Charles Blé Goudé a rejoint son mentor en prison. Laurent Gbagbo y réside depuis plus de deux ans. Le procureur aurait cependant demandé que les deux hommes soient pour l'instant séparés. " C'est avec Gbagbo que j'ai appris la réconciliation ", assure-t-il. Ses partisans saluent le discours poing levé, sous le regard furieux des agents de sécurité. Peu avant, un militant avait dû enlever son tee-shirt à l'effigie du " général de la rue ".
" Général de la rue ", c'est ce rôle que lui reproche le procureur. Le chef des Jeunes patriotes aurait recruté, entraîné et armé des milliers de jeunes pour mettre en œuvre la politique de Laurent Gbagbo. Une politique, selon l'accusation, qui a ciblé les partisans de son rival Alassane Ouattara pour l'empêcher d'accéder au pouvoir.
Charles Blé Goudé ne répondra que de ces faits. Il n'est pas poursuivi pour les manifestations anti-françaises de 2004, qui lui avaient valu des sanctions des Nations unies pour incitation à la haine et violences.

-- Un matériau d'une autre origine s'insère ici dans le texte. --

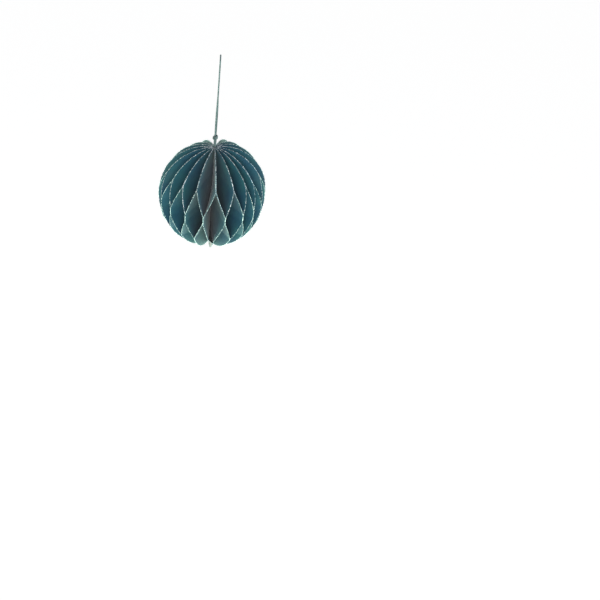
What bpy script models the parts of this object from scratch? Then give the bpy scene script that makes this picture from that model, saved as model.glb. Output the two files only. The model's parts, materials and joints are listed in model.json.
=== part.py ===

L'épisode, qui avait opposé les forces françaises de l'opération Licorne à celles de la Côte d'Ivoire, ne sera donc pas évoqué devant la Cour, même si les juges ont demandé au procureur, mais sans succès, d'enquêter sur les événements survenus depuis le début de la crise politique en Côte d'Ivoire, en septembre 2002. A ce moment-là, des forces soutenant Alassane Ouattara s'étaient emparées de plusieurs villes du pays, coupant durablement le pays en deux.
Les juges ne débattront du dossier sur le fond qu'à partir du 18 août, date des audiences de confirmation des charges destinées à vérifier la solidité des accusations du procureur et, le cas échéant, organiser son procès.